Kuwait: Saturday, November 12 - 2005 at 08:46
The peak output of the Burgan oil field will now be
around 1.7 million barrels per day, and not the two million barrels per day
forecast for the rest of the field's 30 to 40 years of life, Chairman Farouk Al
Zanki told Bloomberg.
He said that engineers had tried to maintain 1.9 million barrels per day but
that 1.7 million is the optimum rate. Kuwait will now spend some $3 million a
year for the next year to boost output and exports from other fields.
However, it is surely a landmark moment when the world's second largest oil
field begins to run dry. For Burgan has been pumping oil
for almost 60 years and ac counts for more than half of Kuwait's proven oil
reserves.
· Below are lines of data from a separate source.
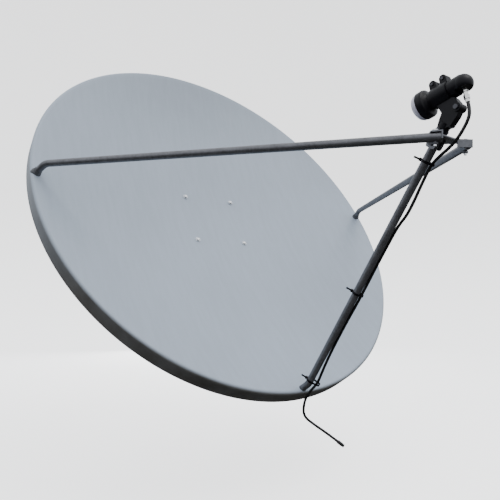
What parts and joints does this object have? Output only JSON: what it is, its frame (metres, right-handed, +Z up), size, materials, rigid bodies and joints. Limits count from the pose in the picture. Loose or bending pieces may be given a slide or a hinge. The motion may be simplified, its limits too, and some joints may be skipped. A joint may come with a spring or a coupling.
{
  "type": "satellite dish",
  "caption": "Offset satellite dish with rolled-edge reflector, bent side struts, lower feed boom, converter with lead, and a slotted elevation mount for a mast.",
  "frame": {"origin": "centre of the mast clamp, on the mast's axis", "axes": "+Z up along the mast, the dish looks towards -Y and upwards, +X to the right as seen from the front"},
  "size_m": [1.35, 1.3422, 1.3612],
  "materials": {
    "face_paint": "satin grey powder coat, slightly weathered",
    "galvanised_steel": "galvanised, dull spangle",
    "bracket_steel": "bright galvanised sheet",
    "bright_zinc": "bright zinc plate",
    "dull_zinc": "weathered zinc plate",
    "nickel_plate": "nickel plated brass",
    "jaw_aluminium": "as cast",
    "black_plastic": "moulded, fine texture",
    "foot_plastic": "moulded",
    "cap_plastic": "translucent white",
    "seal_rubber": "moulded",
    "board_laminate": "solder mask",
    "can_tin": "tinned sheet",
    "probe_brass": "turned",
    "lead_sheath": "smooth black sheath"
  },
  "bodies": {
    "mast_mount": {"mast_channel": "galvanised_steel", "pivot_bolt": "bright_zinc", "pivot_sleeve": "bright_zinc", "pivot_washers": "bright_zinc", "pivot_nut": "bright_zinc", "lock_bolts": "bright_zinc", "lock_washers": "bright_zinc", "lock_nuts": "bright_zinc", "clamp_jaws": "jaw_aluminium", "clamp_straps": "galvanised_steel", "clamp_bolts": "bright_zinc", "clamp_washers": "bright_zinc", "clamp_nuts": "bright_zinc"},
    "dish": {"reflector": "face_paint", "back_plate": "galvanised_steel", "left_cheek": "galvanised_steel", "right_cheek": "galvanised_steel", "left_strut": "galvanised_steel", "right_strut": "galvanised_steel", "feed_boom": "galvanised_steel", "cross_bracket": "bracket_steel", "face_bolts": "bright_zinc", "face_washers": "bright_zinc", "bracket_spacers": "bright_zinc", "bracket_washers": "bright_zinc", "bracket_nuts": "bright_zinc", "foot_plugs": "bright_zinc", "foot_bolts": "bright_zinc", "foot_washers": "bright_zinc", "strut_end_bolts": "bright_zinc", "pinch_screws": "dull_zinc", "pinch_nuts": "dull_zinc", "holder_bolts": "dull_zinc", "holder_nuts": "dull_zinc", "boom_bolt": "dull_zinc", "boom_nut": "dull_zinc", "strut_end_nuts": "dull_zinc", "feed_holder": "black_plastic", "cable_ties": "black_plastic", "strut_feet": "foot_plastic", "boom_foot": "foot_plastic", "lead": "lead_sheath", "lead_connector": "lead_sheath"},
    "converter": {"feed_horn": "black_plastic", "feed_cap": "cap_plastic", "cap_seal": "seal_rubber", "converter_body": "black_plastic", "rear_cover": "black_plastic", "circuit_board": "board_laminate", "screening_lid": "can_tin", "probe_pins": "probe_brass", "coax_port": "nickel_plate", "coax_plug": "nickel_plate"}
  },
  "joints": [
    {"name": "elevation", "type": "hinge", "parent": "mast_mount", "child": "dish", "pos_m": [0, -0.105, -0.03], "axis": [-1, 0, 0], "range_deg": [-30, 15]},
    {"name": "skew", "type": "hinge", "parent": "dish", "child": "converter", "pos_m": [0, -1.08475, 0.25187], "axis": [0, -0.9823, 0.1872], "range_deg": [-40, 40]}
  ]
}
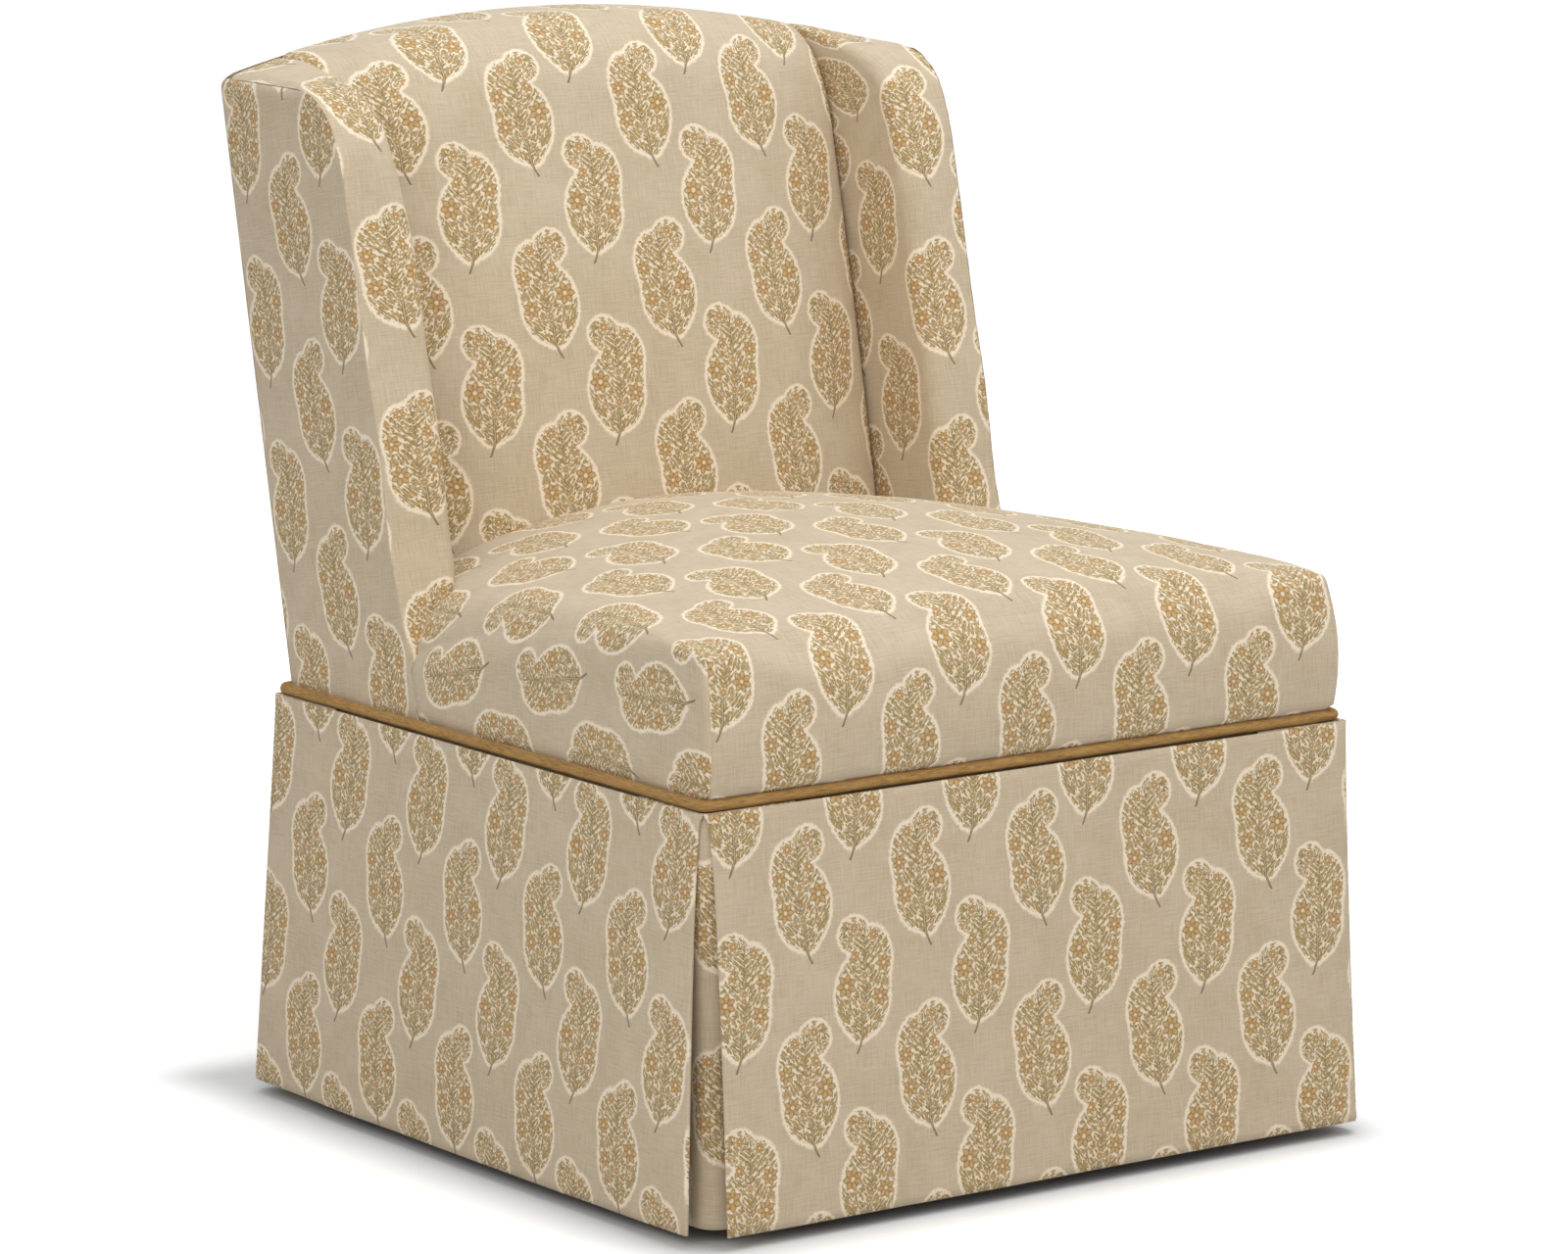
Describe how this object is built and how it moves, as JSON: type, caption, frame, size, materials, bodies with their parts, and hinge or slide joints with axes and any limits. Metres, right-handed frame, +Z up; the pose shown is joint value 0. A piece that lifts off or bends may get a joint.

This is also not what forecasters are currently assuming.
Forecasts wrong
Last week the International Energy Agency's report said output from the Greater Burgan
area will be 1.64 million barrels a day in 2020 and 1.53 million barrels per day
in 2030. Is this now a realistic scenario?
The news about the Burgan oil field also lends credence
to the controversial opinions of investment banker and geologist Matthew
Simmons. His book 'Twilight in the Desert: The Coming Saudi Oil Shock and the
World Economy' claims that the ageing Saudi oil filed also face serious
production falls.
The implications for the global economy are indeed serious. If the world oil
supply begins to run dry then the upward pressure on oil prices will be
inexorable. For the oil producers this will come as a compensation for declining
output, and cushion them against an economic collapse.
However, the oil consumers then face a major energy crisis. Industrialized
economies are still far too dependent on oil. And the pricing mechanism of
declining oil reserves will press them into further diversification of energy
supplies, particularly nuclear, wind and solar power.
Geological facts
All this was foreshadowed in the energy crisis of the late 1970s when a serious
inflection in oil supply by the year 2000 was clearly forecast. How ironic that
those earlier forecasts now look correct, while more modern and recent forecasts
begin to look over optimistic and out-of-date with geological reality.
Nobody can change the geology, and forces of nature that laid down reserves of
oil and gas over millions and millions of years. Could it be that we have been
blinded by technological advances into thinking that there is some way to beat
nature?
The natural world has an uncanny ability to hit back at the arrogance of man,
and perhaps a reassessment of reality at this point is called for, rather than a
reliance on oil statistics that may owe more to political maneuvering than
geological facts.
We can ignore such things to our peril, but the reality is that the end of the
oil age is within sight. We are almost at Hubbert's peak. After all, when we realize that we took 150 years
to burn the first trillion barrels of oil, and that at current rates of
consumption it will take only 33 years to burn the second trillion, it doesn't
take a genius to know that we can't continue this for very long. Will be try to
burn the 3rd trillion barrels of oil in 5 years? No, there won't be any
commercial quantities of oil remaining.
I might add, that $3 million a year cited in the report above is a pittance. One well can cost more than this. This will get you no more than a 6 mile pipeline.